Goodbye, Search
The one thing that we have learnt over the years is that change is the only constant when it comes to how people use technology. We have seen revolution after revolution over the last couple of decades, spurring huge changes in user behaviour and a sea of both winners and losers.
Back in the nineties, Google destroyed Yahoo by providing a much better search engine, with much less faff.

For those of you old enough to remember MySpace, you will probably also remember how terrible it was. Buggy, difficult to use, slow, and very insecure. Facebook stormed into the marketplace with a snappy, simple and beautifully addictive interface and wiped MySpace off the map in a matter of months.

Since then, Facebook has changed irrevocably for the worse, but that is a conversation for another article.
Then we have the smiley behemoth, Amazon. With its effortless one-click purchasing, free next day delivery and low prices, it has pretty much annihilated all but the most hipster of high streets across the globe.

The Law of Behavioural Shift
The one thing all of these changes have in common is that they were catalysed by improved UX combined with better outcomes. Google made it easier to search and provided better results, Facebook made it easier to connect with your friends in a much more fun and entertaining manner, and Amazon made it way easier to buy products online at big discounts compared to bricks-and-mortar stores.
I like to summarise this effect using the Law of Behavioural Shift; a concept that I came up with that describes how users will gravitate towards systems that require less effort to use, with better results.

Right now this law is in full effect, with large language models turning our experience of interfacing with the web on its head.
Search traffic is collapsing
One big change that a lot of organisations across the world are grappling with right now is the loss of search engine traffic from Google.
Whatever Google claims, this is a real thing, as documented by my business partner, Paul Wood, in his recent article on The Great Decoupling.
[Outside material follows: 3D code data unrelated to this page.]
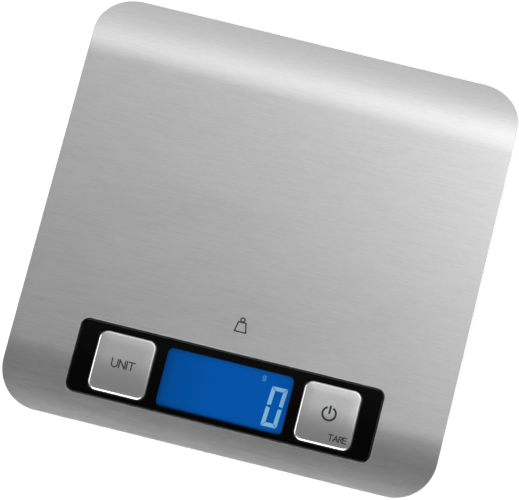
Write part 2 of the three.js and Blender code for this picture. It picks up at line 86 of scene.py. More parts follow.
def soft_box(name, azimuth, elevation, width, height, watts):
    lamp = bpy.data.lights.new(name, "AREA")
    lamp.shape = "RECTANGLE"
    lamp.size = width
    lamp.size_y = height
    lamp.energy = watts
    box = bpy.data.objects.new(name, lamp)
    across, up = math.radians(azimuth), math.radians(elevation)
    out = Vector((-math.sin(across) * math.cos(up), math.cos(across) * math.cos(up), math.sin(up)))
    box.location = middle + out * BOX_DISTANCE
    box.rotation_euler = out.to_track_quat("Z", "Y").to_euler()
    scene.collection.objects.link(box)


for name, settings in SOFT_BOXES.items():
    soft_box(name, *settings)

world = bpy.data.worlds.new("room")
world.use_nodes = True
world.node_tree.nodes["Background"].inputs["Color"].default_value = (1, 1, 1, 1)
world.node_tree.nodes["Background"].inputs["Strength"].default_value = SKY
scene.world = world
scene.view_settings.view_transform = "Standard"

CAMERA_PLACE = Vector((0.0770, -0.4999, 1.7710))
CAMERA_AIM = Vector((-0.0010, -0.0028, 0.0160))
CAMERA_ROLL = math.radians(5.16)
CAMERA_LENS = 253.6  # in millimetres, for a film 36 wide
CAMERA_FILM = 36

camera = bpy.data.cameras.new("camera")
camera.lens = CAMERA_LENS
camera.sensor_width = CAMERA_FILM
viewer = bpy.data.objects.new("camera", camera)
scene.collection.objects.link(viewer)
turn = (CAMERA_AIM - CAMERA_PLACE).to_track_quat("-Z", "Y") @ Quaternion((0, 0, 1), CAMERA_ROLL)
viewer.matrix_world = Matrix.Translation(CAMERA_PLACE) @ turn.to_matrix().to_4x4()
scene.camera = viewer


class Wire:
    """A shader socket that takes part in sums: 1 - wire adds the Math node for it."""

    def __init__(self, paint, socket):
        self.paint = paint
        self.socket = socket

    def __add__(self, other):
        return self.paint.maths("ADD", self, other)

    def __sub__(self, other):
        return self.paint.maths("SUBTRACT", self, other)

    def __rsub__(self, other):
        return self.paint.maths("SUBTRACT", other, self)

    def __mul__(self, other):
        return self.paint.maths("MULTIPLY", self, other)

    __radd__ = __add__
    __rmul__ = __mul__


class Paint:
    """One finish: a material on the Principled shader, whose other nodes are added by plain calls."""

    def __init__(self, name, roughness=0.5, metallic=0.0, **constants):
        self.material = bpy.data.materials.new(name)
        self.material.use_nodes = True
        self.nodes = self.material.node_tree.nodes
        self.shader = self.nodes["Principled BSDF"]
        self.give("Roughness", roughness)
        self.give("Metallic", metallic)
        for socket, value in constants.items():
            self.give(socket.replace("_", " "), value)

    def plug(self, socket, value):
        if isinstance(value, Wire):
            self.material.node_tree.links.new(value.socket, socket)
        elif hasattr(value, "__len__") and len(value) == 3 and len(socket.default_value) == 4:
            socket.default_value = (*value, 1)
        else:
            socket.default_value = value

    def give(self, socket, value):
        self.plug(self.shader.inputs[socket], value)

    def node(self, kind, sockets, output=0, **settings):
        node = self.nodes.new(kind)
        for key, value in settings.items():
            setattr(node, key, value)
        for key, value in sockets.items():
            self.plug(node.inputs[key], value)
        return Wire(self, node.outputs[output])

    def maths(self, operation, *values):
        return self.node("ShaderNodeMath", dict(enumerate(values)), operation=operation)

    def mix(self, share, first, second):
        return self.node("ShaderNodeMix", {0: share, 6: first, 7: second}, output=2, data_type="RGBA")

    def here(self, axis=None):
        """Where on the piece a point is, in metres, or only its coordinate on one axis."""
        spot = self.node("ShaderNodeTexCoord", {}, output=3)
        return spot if axis is None else self.node("ShaderNodeSeparateXYZ", {0: spot}, output=axis)

    def pattern(self, kind, scale, location=(0, 0, 0), sockets=None, **settings):
        """A texture whose cells repeat scale times a metre along each axis."""
        mapping = {"Vector": self.here(), "Scale": scale, "Location": location}
        spot = self.node("ShaderNodeMapping", mapping)
        return self.node(kind, {"Vector": spot, "Scale": 1.0, **(sockets or {})}, **settings)

    def noise(self, scale, detail=2.0, roughness=0.5, location=(0, 0, 0)):
        """A pattern of cloudy values about 0.5."""
        sockets = {"Detail": detail, "Roughness": roughness}
        return self.pattern("ShaderNodeTexNoise", scale, location, sockets)

    def steps(self, value, *stops):
        """Shades that follow a value: each stop is its place and a grey or a colour."""
        wire = self.node("ShaderNodeValToRGB", {0: value})
        elements = wire.socket.node.color_ramp.elements
        elements[0].position, elements[1].position = stops[0][0], stops[-1][0]
        for place, shade in stops[1:-1]:
            elements.new(place)
        for element, (place, shade) in zip(elements, stops):
            element.color = (*(shade if hasattr(shade, "__len__") else (shade,) * 3), 1)
        return wire

    def bump(self, height, distance, strength=1.0):
        sockets = {"Height": height, "Distance": distance, "Strength": strength}
        self.give("Normal", self.node("ShaderNodeBump", sockets))


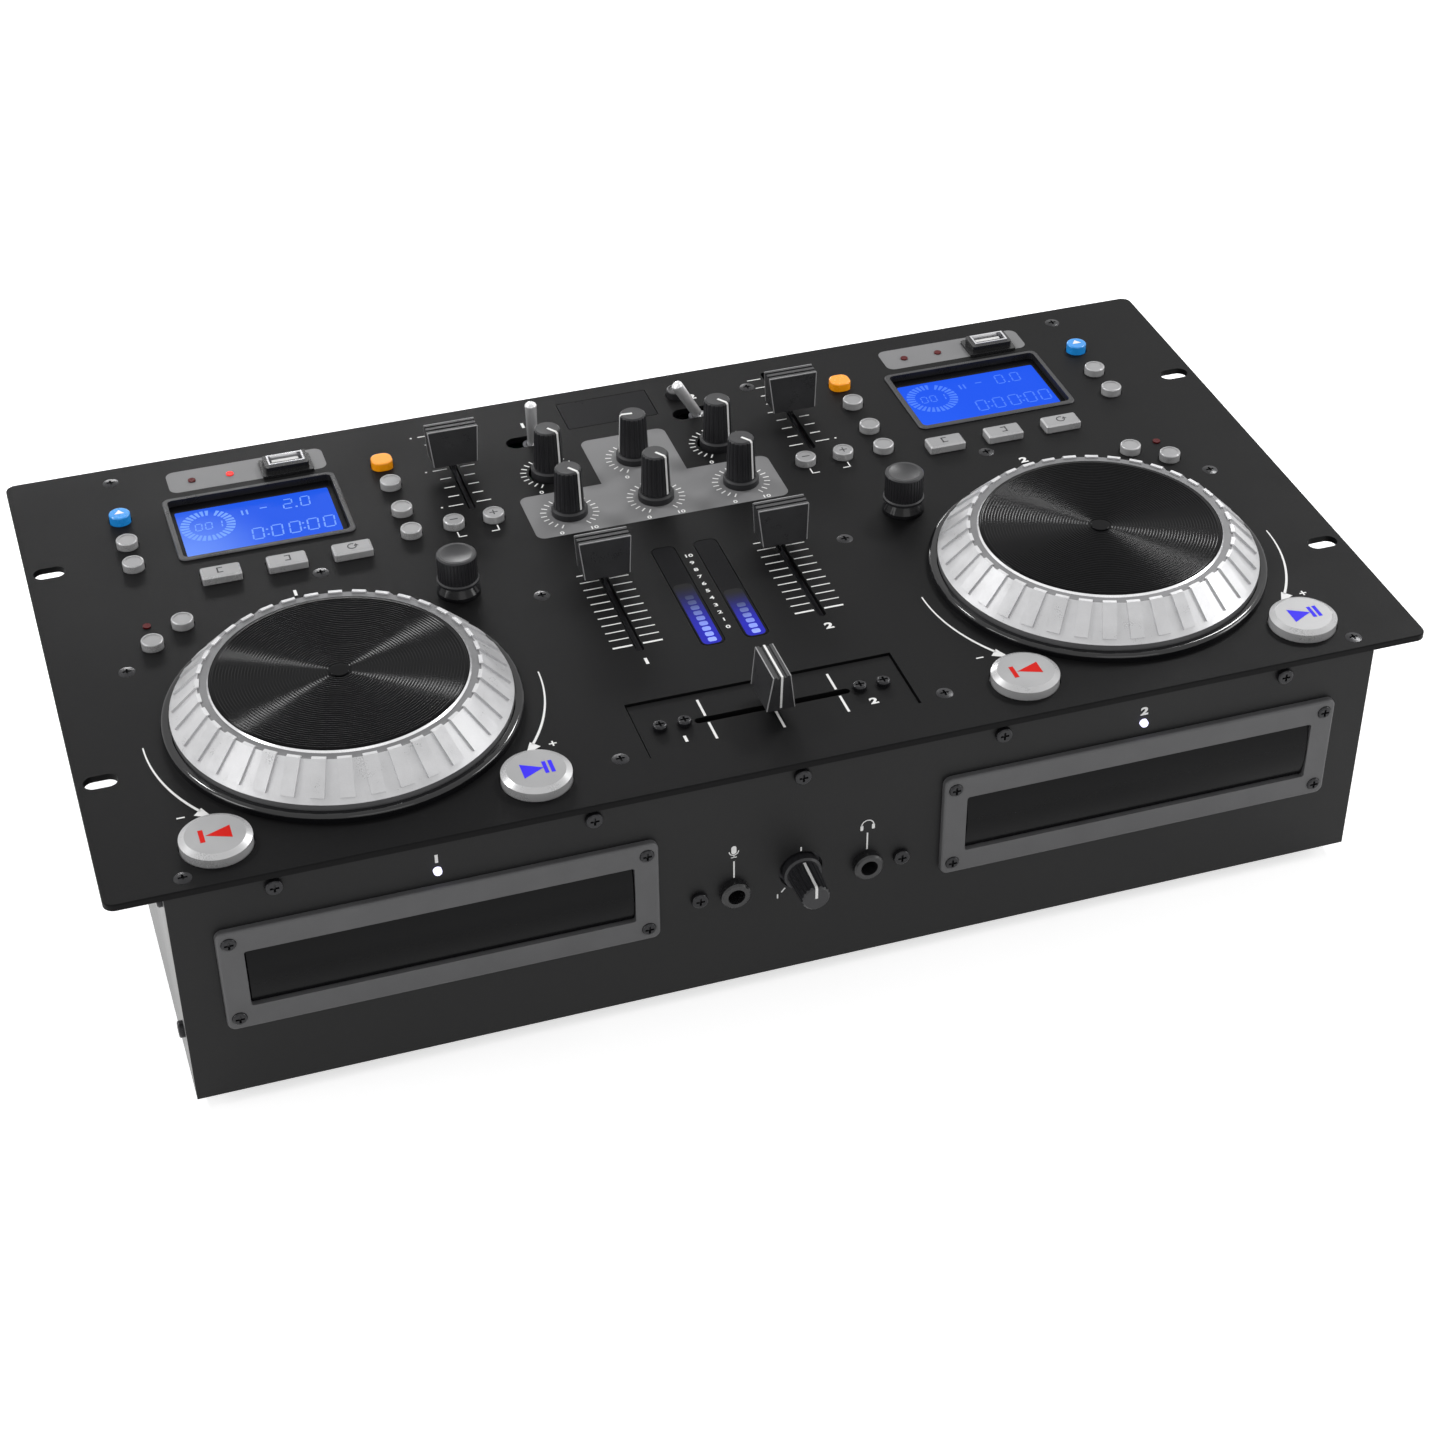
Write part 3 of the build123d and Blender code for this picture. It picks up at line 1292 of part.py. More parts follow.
# ---------------------------------------------------------------- boards and controls
hub_hole = jog_hub_radius + 2 * key_gap
with BuildPart() as circuit_boards:
    with BuildSketch(Plane.XY.offset(board_top)):
        Rectangle(2 * (side_inner - board_margin_x), 2 * (rear_inner - board_margin_y))
        with Locations(*jog_spots):
            Circle(hub_hole, mode=Mode.SUBTRACT)
    extrude(amount=-board_thickness)
    with BuildSketch(Plane.XY.offset(board_top)):
        with Locations(*post_spots):
            Circle(post_radius)
    extrude(amount=board_drop)
    with BuildSketch(Plane.XY.offset(panel_under)):
        with Locations(*post_spots):
            Circle(shank_radius + fit / 2)
    extrude(amount=-shank_length, mode=Mode.SUBTRACT)
save(circuit_boards, "circuit_boards")

switch_spots = small_round_spots + loop_list + [*pitch_spots.values()] + big_spots
rotary_spots = [*knob_spots.values(), *search_spots]
bush_height = board_drop - fit
with BuildPart() as control_housings:
    # key switches
    with BuildSketch(Plane.XY.offset(board_top)):
        with Locations(*switch_spots):
            Rectangle(switch_size, switch_size)
    extrude(amount=switch_body_height)
    with BuildSketch(Plane.XY.offset(board_top + switch_body_height)):
        with Locations(*switch_spots):
            Circle(switch_plunger_radius)
    extrude(amount=switch_plunger_height)
    # rotary controls, bored for their spindles
    with BuildSketch(Plane.XY.offset(board_top)):
        with Locations(*rotary_spots):
            Rectangle(pot_size, pot_size)
    extrude(amount=pot_height)
    with BuildSketch(Plane.XY.offset(board_top)):
        with Locations(*rotary_spots):
            Circle(pot_bush_radius)
    extrude(amount=bush_height)
    with BuildSketch(Plane.XY.offset(board_top)):
        with Locations(*rotary_spots):
            Circle(spindle_radius + spindle_gap)
    extrude(amount=bush_height, mode=Mode.SUBTRACT)
    # slide controls with a groove for the lever
    with BuildSketch(Plane.XY.offset(board_top)):
        with Locations(*channel_slots):
            Rectangle(slide_pot_width, channel_fader_travel + 2 * slide_pot_end)
        with Locations(*pitch_slots):
            Rectangle(slide_pot_width, pitch_fader_travel + 2 * slide_pot_end)
        with Locations((0, cross_plate_y)):
            Rectangle(cross_fader_travel + 2 * slide_pot_end, slide_pot_width)
    extrude(amount=slide_pot_height)
    groove_width = fader_lever_thickness + 2 * slide_pot_groove_gap
    groove_margin = fader_lever_width + 2 * slide_pot_groove_gap
    with BuildSketch(Plane.XY.offset(board_top + slide_pot_floor)):
        with Locations(*channel_slots):
            Rectangle(groove_width, channel_fader_travel + groove_margin)
        with Locations(*pitch_slots):
            Rectangle(groove_width, pitch_fader_travel + groove_margin)
        with Locations((0, cross_plate_y)):
            Rectangle(cross_fader_travel + groove_margin, groove_width)
    extrude(amount=slide_pot_height, mode=Mode.SUBTRACT)
    # lever switches with a cup round the lever's ball
    with BuildSketch(Plane.XY.offset(board_top)):
        with Locations(*source_spots):
            Rectangle(source_switch_length, source_switch_width)
    extrude(amount=source_switch_height)
    with BuildSketch(Plane.XY.offset(board_top)):
        with Locations(*source_spots):
            Circle(source_bush_radius)
    extrude(amount=source_pivot_z - board_top)
    with BuildSketch(Plane.XY.offset(source_pivot_z)):
        with Locations(*source_spots):
            Circle(source_ball_radius + swing_gap)
    extrude(amount=-(source_ball_radius + swing_gap), mode=Mode.SUBTRACT)
    # saddles for the levers' pins
    with BuildSketch(Plane.XY.offset(source_pivot_z)):
        with Locations(*source_spots):
            Rectangle(2 * (source_pin_radius + spindle_gap), 2 * source_bush_radius)
    extrude(amount=-(source_pin_radius + spindle_gap), mode=Mode.SUBTRACT)
    # rotary control behind the front panel, on a recessed mounting block
    with BuildSketch(front_plane(front_inner + front_pot_mount)):
        with Locations((0, cue_knob_z)):
            Rectangle(front_mount_size, front_mount_size)
    extrude(amount=front_pot_mount)
    with BuildSketch(front_plane(front_inner + front_pot_mount / 2)):
        with Locations((0, cue_knob_z)):
            Circle(knob_hole_radius)
    extrude(amount=front_pot_mount / 2, mode=Mode.SUBTRACT)
    with BuildSketch(front_plane(front_inner + front_pot_mount + pot_height)):
        with Locations((0, cue_knob_z)):
            Rectangle(pot_size, pot_size)
    extrude(amount=pot_height)
    with BuildSketch(front_plane(front_inner + front_pot_mount + pot_height)):
        with Locations((0, cue_knob_z)):
            Circle(pot_bush_radius)
    extrude(amount=pot_height + front_pot_mount - fit)
    with BuildSketch(front_plane(front_inner + front_pot_mount + pot_height)):
        with Locations((0, cue_knob_z)):
            Circle(spindle_radius + spindle_gap)
    extrude(amount=pot_height + front_pot_mount, mode=Mode.SUBTRACT)
save(control_housings, "control_housings")

# ---------------------------------------------------------------- power supply
with BuildPart() as power_supply:
    with BuildSketch(Plane.XY.offset(floor_top)):
        with Locations((supply_x, supply_y)):
            with GridLocations(supply_length - 4 * post_radius, supply_width - 4 * post_radius,
                               2, 2):
                Circle(post_radius)
    extrude(amount=supply_post_height)
    supply_top = floor_top + supply_post_height + board_thickness
    with BuildSketch(Plane.XY.offset(supply_top)):
        with Locations((supply_x, supply_y)):
            Rectangle(supply_length, supply_width)
    extrude(amount=-board_thickness)
    with BuildSketch(Plane.XY.offset(supply_top)):
        with Locations((supply_x - supply_length / 4, supply_y)):
            Rectangle(transformer_length, transformer_lamination)
    extrude(amount=transformer_height)
    with BuildSketch(Plane.XY.offset(supply_top)):
        with Locations((supply_x - supply_length / 4, supply_y)):
            Rectangle(transformer_length * 2 / 3, transformer_width)
    extrude(amount=transformer_height * 4 / 5)
    with BuildSketch(Plane.XY.offset(supply_top)):
        with Locations((supply_x + supply_length / 8, supply_y)):
            with GridLocations(3 * capacitor_radius, 0, 2, 1):
                Circle(capacitor_radius)
    extrude(amount=capacitor_height)
save(power_supply, "power_supply")

# ---------------------------------------------------------------- rear sockets
with BuildPart() as rear_sockets:
    # phono sockets: barrels on one moulded block behind the panel
    with BuildSketch(rear_plane(rear_inner - rca_block_depth)):
        with Locations((-rca_center_x, rca_center_z)):
            Rectangle(rca_block_length, rca_block_height)
    extrude(amount=rca_block_depth)
    with BuildSketch(rear_plane(rear_inner)):
        with Locations(*[(-x, z) for x, z in rca_spots]):
            Circle(rca_barrel_radius)
    extrude(amount=sheet + rca_block_depth + rca_barrel_length)
    with BuildSketch(rear_plane(rear_face + rca_block_depth + rca_barrel_length)):
        with Locations(*[(-x, z) for x, z in rca_spots]):
            Circle(rca_bore_radius)
    extrude(amount=-rca_bore_depth, mode=Mode.SUBTRACT)
    # mains inlet: flange, recessed box and three blades
    with BuildSketch(rear_plane(rear_face)):
        with Locations((-inlet_x, inlet_z)):
            RectangleRounded(inlet_length, inlet_height, inlet_flange)
    extrude(amount=inlet_flange)
    with BuildSketch(rear_plane(rear_face)):
        with Locations((-inlet_x, inlet_z)):
            Rectangle(inlet_body_length, inlet_body_height)
    extrude(amount=-(inlet_cavity_depth - inlet_flange + inlet_wall))
    with BuildSketch(rear_plane(rear_face + inlet_flange)):
        with Locations((-inlet_x, inlet_z)):
            Rectangle(inlet_cavity_length, inlet_cavity_height)
    extrude(amount=-inlet_cavity_depth, mode=Mode.SUBTRACT)
    with BuildSketch(rear_plane(rear_face + inlet_flange - inlet_cavity_depth)):
        with Locations((-inlet_x - inlet_pin_spread, inlet_z - inlet_pin_height / 2),
                       (-inlet_x + inlet_pin_spread, inlet_z - inlet_pin_height / 2),
                       (-inlet_x, inlet_z + inlet_pin_height / 2)):
            Rectangle(inlet_pin_width, inlet_pin_height)
    extrude(amount=inlet_pin_length)
    # frame round the rocker with bearing holes for its pins
    with BuildSketch(rear_plane(rear_face)):
        with Locations((-rocker_x, inlet_z)):
            Rectangle(rocker_hole_width + 2 * rocker_frame_wall,
                      rocker_hole_length + 2 * rocker_frame_wall)
    extrude(amount=rocker_frame_proud)
    with BuildSketch(rear_plane(rear_face)):
        with Locations((-rocker_x, inlet_z)):
            Rectangle(rocker_hole_width, rocker_hole_length)
    extrude(amount=-rocker_frame_depth)
    with BuildSketch(rear_plane(rear_face + rocker_frame_proud)):
        with Locations((-rocker_x, inlet_z)):
            Rectangle(rocker_width + 2 * rocker_gap, rocker_length + 2 * rocker_gap)
    extrude(amount=-(rocker_frame_proud + rocker_frame_depth - rocker_frame_wall),
            mode=Mode.SUBTRACT)
    rocker_pivot_y = rear_face - rocker_pivot_depth
    with BuildSketch(Plane.YZ.offset(rocker_x - rocker_hole_width / 2)):
        with Locations((rocker_pivot_y, inlet_z)):
            Circle(rocker_pin_radius + spindle_gap)
    extrude(amount=rocker_hole_width, mode=Mode.SUBTRACT)
save(rear_sockets, "rear_sockets")

# rocker: two faces in a shallow V, ends rounded about its pins, tilted at rest
rocker_lean = radians(rocker_angle)
pivot_plane = Plane(origin=(rocker_x - rocker_width / 2, rocker_pivot_y, inlet_z),
                    x_dir=(0, cos(rocker_lean), sin(rocker_lean)), z_dir=(1, 0, 0))
rocker_swing = rocker_length / 2
outer_angle = radians(rocker_outer_angle)
inner_angle = radians(rocker_inner_angle)
with BuildPart() as power_rocker:
    with BuildSketch(pivot_plane):
        with BuildLine():
            out_end = (rocker_swing * sin(outer_angle), rocker_swing * cos(outer_angle))
            side_end = (0, rocker_swing)
            in_end = (-rocker_swing * sin(inner_angle), rocker_swing * cos(inner_angle))
            ThreePointArc(out_end, side_end, in_end)
            Polyline(in_end, (in_end[0] - rocker_gap, 0), (in_end[0], -in_end[1]))
            ThreePointArc((in_end[0], -in_end[1]), (0, -rocker_swing), (out_end[0], -out_end[1]))
            Polyline((out_end[0], -out_end[1]), (out_end[0] - rocker_notch, 0), out_end)
        make_face()
    extrude(amount=rocker_width)
    with BuildSketch(Plane.YZ.offset(rocker_x - rocker_width / 2 - rocker_gap - rocker_pin_length)):
        with Locations((rocker_pivot_y, inlet_z)):
            Circle(rocker_pin_radius)
    extrude(amount=rocker_width + 2 * (rocker_gap + rocker_pin_length))
save(power_rocker, "power_rocker")
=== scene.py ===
import math

import bmesh
import bpy
from mathutils import Matrix, Vector


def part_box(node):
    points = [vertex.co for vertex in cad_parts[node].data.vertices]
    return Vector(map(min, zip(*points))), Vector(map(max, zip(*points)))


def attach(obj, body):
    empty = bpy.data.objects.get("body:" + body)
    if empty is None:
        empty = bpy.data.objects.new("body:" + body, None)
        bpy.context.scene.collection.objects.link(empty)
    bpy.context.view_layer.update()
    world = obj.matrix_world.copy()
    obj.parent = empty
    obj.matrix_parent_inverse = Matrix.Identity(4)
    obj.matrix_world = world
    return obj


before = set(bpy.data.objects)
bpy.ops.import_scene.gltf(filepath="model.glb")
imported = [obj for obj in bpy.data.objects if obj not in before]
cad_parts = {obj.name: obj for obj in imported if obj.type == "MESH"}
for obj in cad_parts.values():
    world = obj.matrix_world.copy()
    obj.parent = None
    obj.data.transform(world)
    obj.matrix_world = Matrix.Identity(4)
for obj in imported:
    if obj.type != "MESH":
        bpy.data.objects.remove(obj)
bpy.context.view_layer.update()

# Looks of a twin-deck disc console. Lengths in this file are millimetres, turned to metres
# by MM; X to the right, Y to the back, Z up, as in the CAD frame. INK and GREY_INK are the
# thicknesses of the printed marks, SKIN is half the thickness of the knobs' pointers.
MM = 0.001
INK = 0.05
GREY_INK = 0.03
SKIN = 0.06


# ---------------------------------------------------------------- places read from the frame
def corners(node):
    low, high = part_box(node)
    return Vector(low) / MM, Vector(high) / MM


def middle(node):
    low, high = corners(node)
    return (low + high) / 2


SIDES = {"a": -1, "b": 1}
DECK_NUMERALS = {"a": "1", "b": "2"}
PANEL_TOP = corners("top_panel")[1].z
FRONT_FACE = corners("front_panel")[0].y
REAR_FACE = corners("rear_panel")[1].y
PLATE_TOP = corners("crossfader_plate")[1].z
SCREEN_TOP = corners("display_screens")[1].z
JOG = {deck: middle(f"jog_wheel_{deck}") for deck in SIDES}
SCREEN_LENGTH = 64.4
DISPLAY_X = corners("display_screens")[1].x - SCREEN_LENGTH / 2
DISPLAY_Y = middle("display_screens").y
PITCH_X = middle("pitch_fader_cap_b").x
CHANNEL_X = middle("channel_fader_cap_b").x
CROSS_Y = middle("crossfader_plate").y
BEND_XS = (64.0, 79.8)
BEND_Y = middle("bend_keys_b").y
LOOP_XS = (121.05, 146.15, 171.25)
LOOP_Y = middle("loop_keys_b").y
FRONT_KNOB_Z = middle("cue_mix_knob").z
JACK_X = 25.1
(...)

Google’s AI overviews are entirely to blame for this phenomenon; because Google has started surfacing these overviews at the top of most search result pages, users are visiting the websites provided in the results much less frequently.
Google is undermining its core, PPC-driven business model with this strategy, however it really has no choice. I believe AI Overviews have saved Google from irrelevance. By rolling them out so widely, they have stemmed the flow of users to alternative platforms like ChatGPT.
The end of search as we know it
Extrapolate out this effect, and I don’t see any future where the ten blue links, and search in general, are still a thing. Why would they be, when the experience of engaging with an AI tool is so much more efficient?
The problem is that these links have been so fundamental to how the web has operated since the 90’s that the prospect of losing them is absolutely terrifying. Billions in revenue flow through these links; from content-driven websites that rely on search traffic to sell advertising, through to the entire global SEO industry.
However, the sad truth is that the end is nigh for this technology. It will be lost to the sands of time, to join the Yahoos, MySpaces and High Streets of this world.
The pain is already being felt across industry, with Google facing multiple lawsuits from firms that depend on search traffic, claiming (probably quite rightly) that Google is repurposing content from their websites and surfacing it in their AI overviews.
They probably do have a case, but you have to ask: what are they trying to achieve? Are they hoping that Google will stop surfacing their content in AI overviews? If so, then users will simply move over to ChatGPT, Claude, WhatsApp or Copilot, because of the Law of Behavioural Shift, and their lost traffic will not return.
This gravitation towards AI as the primary tool for exploring content is happening at pace and isn’t going to slow down any time soon. It is the natural evolution of how we interface with brands in an online world dominated by powerful AI tools.
The ten blue links, once the gateway to the Internet, are unfortunately yesterday’s news. Just as SEO shaped two decades of online strategy, we are now entering the age of AIO— AI Optimisation— where the challenge is ensuring that your content is discoverable, understood and surfaced to users via whatever AI tool they are using.
This shift is simply the next stage in the evolution of search, and those who move quickly will find ways to stay visible in an AI-driven web.